Error in io.parseGroup (line 68)
    parsed = eval([typename '(kwargs{:})']);

Error in io.parseGroup (line 26)
    subg = io.parseGroup(filename, g_info);

Error in io.parseGroup (line 26)
    subg = io.parseGroup(filename, g_info);

Error in io.parseGroup (line 26)
    subg = io.parseGroup(filename, g_info);

Error in nwbRead (line 20)
nwb = io.parseGroup(filename, info);

1) The data should be read passively and it appears that this is not, causing RAM overload. 2) The data should be int16 and it appears that this is being cast as a double 3) It looks like the shape might be missing and the array flattened. The error describes the data as 4036910000x1, but it should be 50461375x80.
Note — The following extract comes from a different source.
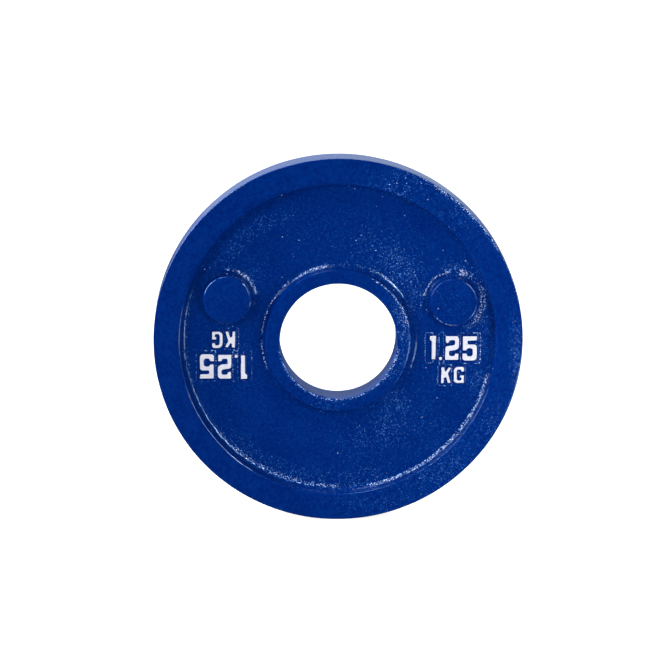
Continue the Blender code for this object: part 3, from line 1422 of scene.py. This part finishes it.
    def _web_share(self, points: np.ndarray) -> np.ndarray:
        """Which points belong to the web and its fillets.

        Args:
            points: places in metres, three columns.

        Returns:
            1 on the web and 0 on the faces above it, with an even slope between them on the walls.
        """
        slope_start, slope, slack = 0.0012, 0.0015, 0.0002
        share = (self.half_thickness - slope_start - np.abs(points[:, 1])) / slope
        radius = radius_from(points[:, [0, 2]])
        recess = (radius > self.hub_radius - slack) & (radius < self.rim_radius + slack)
        return np.clip(share, 0.0, 1.0) * recess

    def _bore_share(self, points: np.ndarray) -> np.ndarray:
        """1 on the bore's wall and 0 elsewhere."""
        radius = radius_from(points[:, [0, 2]])
        return np.clip((self.sheet_inside - radius) / (0.5 * self.bore_edge), 0.0, 1.0)

    def _grain(self, points: np.ndarray) -> np.ndarray:
        """How coarse the casting is at each point, from 0 to 1.

        The raised faces have a trace of grain, and the web and the shoulders a little more. A ring beside
        the bore's edge is coarse, most at the bottom. Each rough patch and arc adds its own. The painted
        glints in the paint's colour follow this number too.

        Args:
            points: places in metres, three columns.

        Returns:
            One number for each point.
        """
        flat = points[:, [0, 2]]
        web = self._web_share(points)
        level = (np.abs(points[:, 1]) - self.half_web) / (self.half_thickness - self.half_web)
        shoulder = np.clip((level - 0.004) / 0.03, 0.0, 1.0) * np.clip((0.996 - level) / 0.02, 0.0, 1.0)
        lip_middle, lip_half_width = 0.9, 0.7
        to_lip = (radius_from(flat) - self.bore_radius) / MM - lip_middle
        lip = np.exp(-((to_lip / lip_half_width) ** 2)) * np.clip(0.3 - points[:, 2] / 0.02, 0.0, 1.0)
        grain = 0.05 + 0.07 * web + 0.10 * shoulder + 0.50 * lip * (1 - web)
        front = points[:, 1] < 0
        for patch in self.rough_patches:
            share = web if patch.zone is Zone.WEB else 1 - web
            grain = grain + patch.weight(flat) * np.where(front, 1.0, 0.35) * share
        for arc in self.rough_glint_arcs:
            grain = grain + arc.weight(flat) * front
        return np.clip(grain, 0.0, 1.0)

    def _matt_painted_shade(self, points: np.ndarray) -> np.ndarray:
        """How matt each point of the front is, with painted shade, from 0 to 1.

        The painted shade lies along the arcs, which add up, and in a dark line 0.35 mm outside each figure.

        Args:
            points: places in metres, three columns.

        Returns:
            One number for each point.
        """
        flat = points[:, [0, 2]]
        line_middle, line_half_width = 0.35, 0.25
        outside, _ = self.figure_distance(flat)
        total = 0.8 * np.exp(-(((outside / MM - line_middle) / line_half_width) ** 2))
        for arc in self.matt_painted_shade_arcs:
            total = total + arc.weight(flat)
        return np.clip(total, 0.0, 1.0) * (points[:, 1] < 0)

    def _tile_distance(self, points: np.ndarray) -> np.ndarray:
        """Distance outside the nearest tile in millimetres, up to 5.

        Args:
            points: places in metres, three columns.

        Returns:
            One number for each point, which is 5 everywhere on the back.
        """
        farthest = 5.0
        flat = points[:, [0, 2]]
        best = np.full(len(points), farthest)
        for legend in self.legends:
            near = legend.around(flat, self.tile_reach) & (points[:, 1] < 0)
            best[near] = np.minimum(legend.tile_distance(flat[near]) / MM, farthest)
        return best

    def figure_tops(self, casting: bpy.types.Object) -> bpy.types.Object:
        """The paint on the figures' tops, as a thin closed layer on the casting's own triangles.

        Every triangle with all its corners well inside a figure's edge is taken. Its top copy lies just
        above the casting and its bottom copy just below it. Each edge that only one triangle uses gets a
        side.

        Args:
            casting: the casting's object.

        Returns:
            The layer of paint.
        """
        points = mesh_points(casting.data)
        triangles = in_threes(casting.data.loops, "vertex_index", 1, np.int32)
        distance, _ = self.figure_distance(points[:, [0, 2]])
        on_top = (distance < -self.paint_inset) & (points[:, 1] < -self.half_web)
        used, local = np.unique(triangles[on_top[triangles].all(axis=1)], return_inverse=True)
        chosen = local.reshape(-1, 3)
        above = points[used] + np.array([0.0, -self.paint_above, 0.0])
        below = points[used] + np.array([0.0, self.paint_below, 0.0])
        edges = np.concatenate([chosen[:, [0, 1]], chosen[:, [1, 2]], chosen[:, [2, 0]]])
        _, first, count = np.unique(np.sort(edges, axis=1), axis=0, return_index=True, return_counts=True)
        start, end = edges[first[count == 1]].T
        total = len(used)
        upper = np.stack([end, start, start + total], axis=1)
        lower = np.stack([end, start + total, end + total], axis=1)
        layer = np.concatenate([chosen, chosen[:, ::-1] + total, upper, lower])
        return new_mesh("weight_figures", Skin(np.concatenate([above, below]), layer))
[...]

With a little keyboard mode exploration I found g_info.Datasets(1).Datatype.Class: 'H5T_INTEGER' and .Type: 'H5T_STD_I16LE', which looks right to me, so matnwb appears to be reading this information correctly, but maybe not applying it. If the strategy is to import as a double and then recast to the desired type, I think that's going to continue to cause RAM issues and should probably be refactored. g_info.Datasets(1).Dataspace.Size: [80 50461375], which I think should be transposed. NWB is pretty particular about the time dimension always being first.

The file I am trying to import is quite large (6 GB), and I think you might be able to investigate these issues without it, but if you'd like it, let me know the best way to share it with you.

becb9b716629365ee9e78e1326cd1ca107f6a97e

lawrence-mbf commented 6 years ago

Re>1. Yeah it should be a DataStub. IMO, (2) and (3) are dependent issues on this one. Re>2. So the schema actually specifies that ElectricalSeries's data type should be a float (which is mapped to MATLAB's double type) so I'm unsure why it's using int16 values instead.

I'm unable to actually recreate it using matnwb. In g_info.Datasets(1).Dataspace, what is the listed Type?

bendichter commented 6 years ago
struct with fields:

       Size: [80 50461375]
    MaxSize: [80 50461375]
       Type: 'simple'
bendichter commented 6 years ago

Oh I see. Well the original data is stored as an int16 and pynwb doesn't complain as long as you stick with numeric types. I agree that this is a non-issue once we fix 1

lawrence-mbf commented 6 years ago

3adccde3162c9cde09aa3a27642582eb8c0552fa See if this works.

bendichter commented 6 years ago

looks like it went through! Thanks!